───── Supplied material

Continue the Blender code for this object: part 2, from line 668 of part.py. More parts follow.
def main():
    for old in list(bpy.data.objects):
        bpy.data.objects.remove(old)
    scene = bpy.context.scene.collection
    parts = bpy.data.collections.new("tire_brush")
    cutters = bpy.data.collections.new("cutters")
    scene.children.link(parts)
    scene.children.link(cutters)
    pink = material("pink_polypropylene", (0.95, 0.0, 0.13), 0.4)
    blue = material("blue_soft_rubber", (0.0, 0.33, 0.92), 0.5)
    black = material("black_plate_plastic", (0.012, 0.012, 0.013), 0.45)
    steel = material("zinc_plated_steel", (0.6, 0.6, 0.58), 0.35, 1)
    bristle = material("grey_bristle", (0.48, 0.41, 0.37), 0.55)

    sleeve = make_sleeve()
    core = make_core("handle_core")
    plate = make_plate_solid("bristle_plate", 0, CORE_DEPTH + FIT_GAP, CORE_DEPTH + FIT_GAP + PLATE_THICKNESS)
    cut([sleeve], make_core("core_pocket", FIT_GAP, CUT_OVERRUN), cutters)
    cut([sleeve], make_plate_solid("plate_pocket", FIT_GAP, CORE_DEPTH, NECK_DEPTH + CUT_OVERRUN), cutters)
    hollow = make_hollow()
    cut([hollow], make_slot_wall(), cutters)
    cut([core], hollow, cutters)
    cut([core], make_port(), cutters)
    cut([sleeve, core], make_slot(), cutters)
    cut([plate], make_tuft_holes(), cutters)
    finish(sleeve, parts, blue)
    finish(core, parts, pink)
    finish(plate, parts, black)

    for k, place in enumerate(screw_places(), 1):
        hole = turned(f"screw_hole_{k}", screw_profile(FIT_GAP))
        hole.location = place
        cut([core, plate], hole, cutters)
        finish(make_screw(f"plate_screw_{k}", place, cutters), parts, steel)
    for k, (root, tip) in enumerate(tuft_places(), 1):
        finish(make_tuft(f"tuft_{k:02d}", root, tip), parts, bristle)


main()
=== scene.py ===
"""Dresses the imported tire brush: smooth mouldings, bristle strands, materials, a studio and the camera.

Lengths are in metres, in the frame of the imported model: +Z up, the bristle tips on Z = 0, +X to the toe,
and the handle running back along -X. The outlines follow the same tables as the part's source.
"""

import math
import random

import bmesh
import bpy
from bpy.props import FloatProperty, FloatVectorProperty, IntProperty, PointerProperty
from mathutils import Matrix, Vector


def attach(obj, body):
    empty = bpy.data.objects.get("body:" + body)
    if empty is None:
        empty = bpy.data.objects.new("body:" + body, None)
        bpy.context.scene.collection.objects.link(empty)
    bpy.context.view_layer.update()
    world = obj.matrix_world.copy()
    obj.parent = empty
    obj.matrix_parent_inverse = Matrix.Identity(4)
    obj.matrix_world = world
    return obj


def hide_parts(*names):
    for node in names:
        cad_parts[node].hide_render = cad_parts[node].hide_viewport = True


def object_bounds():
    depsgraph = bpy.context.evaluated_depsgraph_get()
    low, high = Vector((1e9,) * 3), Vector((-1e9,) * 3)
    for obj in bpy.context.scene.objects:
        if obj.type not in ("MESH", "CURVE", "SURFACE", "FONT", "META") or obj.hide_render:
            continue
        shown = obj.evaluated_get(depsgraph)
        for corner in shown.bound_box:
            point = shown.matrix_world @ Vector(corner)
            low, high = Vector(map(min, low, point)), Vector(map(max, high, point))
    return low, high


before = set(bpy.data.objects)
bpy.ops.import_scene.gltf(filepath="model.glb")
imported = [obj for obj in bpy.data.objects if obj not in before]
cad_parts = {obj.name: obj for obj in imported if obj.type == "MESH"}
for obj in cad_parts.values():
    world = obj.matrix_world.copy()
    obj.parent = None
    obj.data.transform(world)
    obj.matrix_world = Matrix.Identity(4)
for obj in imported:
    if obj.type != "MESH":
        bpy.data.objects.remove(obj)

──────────

What is required
Your task is to extract exactly the lines starting at the line with "for k, place" and ending at the line with "low, high = Vector((1e9,)", including both ends, and no other lines.

Correct output
    for k, place in enumerate(screw_places(), 1):
        hole = turned(f"screw_hole_{k}", screw_profile(FIT_GAP))
        hole.location = place
        cut([core, plate], hole, cutters)
        finish(make_screw(f"plate_screw_{k}", place, cutters), parts, steel)
    for k, (root, tip) in enumerate(tuft_places(), 1):
        finish(make_tuft(f"tuft_{k:02d}", root, tip), parts, bristle)


main()
=== scene.py ===
"""Dresses the imported tire brush: smooth mouldings, bristle strands, materials, a studio and the camera.

Lengths are in metres, in the frame of the imported model: +Z up, the bristle tips on Z = 0, +X to the toe,
and the handle running back along -X. The outlines follow the same tables as the part's source.
"""

import math
import random

import bmesh
import bpy
from bpy.props import FloatProperty, FloatVectorProperty, IntProperty, PointerProperty
from mathutils import Matrix, Vector


def attach(obj, body):
    empty = bpy.data.objects.get("body:" + body)
    if empty is None:
        empty = bpy.data.objects.new("body:" + body, None)
        bpy.context.scene.collection.objects.link(empty)
    bpy.context.view_layer.update()
    world = obj.matrix_world.copy()
    obj.parent = empty
    obj.matrix_parent_inverse = Matrix.Identity(4)
    obj.matrix_world = world
    return obj


def hide_parts(*names):
    for node in names:
        cad_parts[node].hide_render = cad_parts[node].hide_viewport = True


def object_bounds():
    depsgraph = bpy.context.evaluated_depsgraph_get()
    low, high = Vector((1e9,) * 3), Vector((-1e9,) * 3)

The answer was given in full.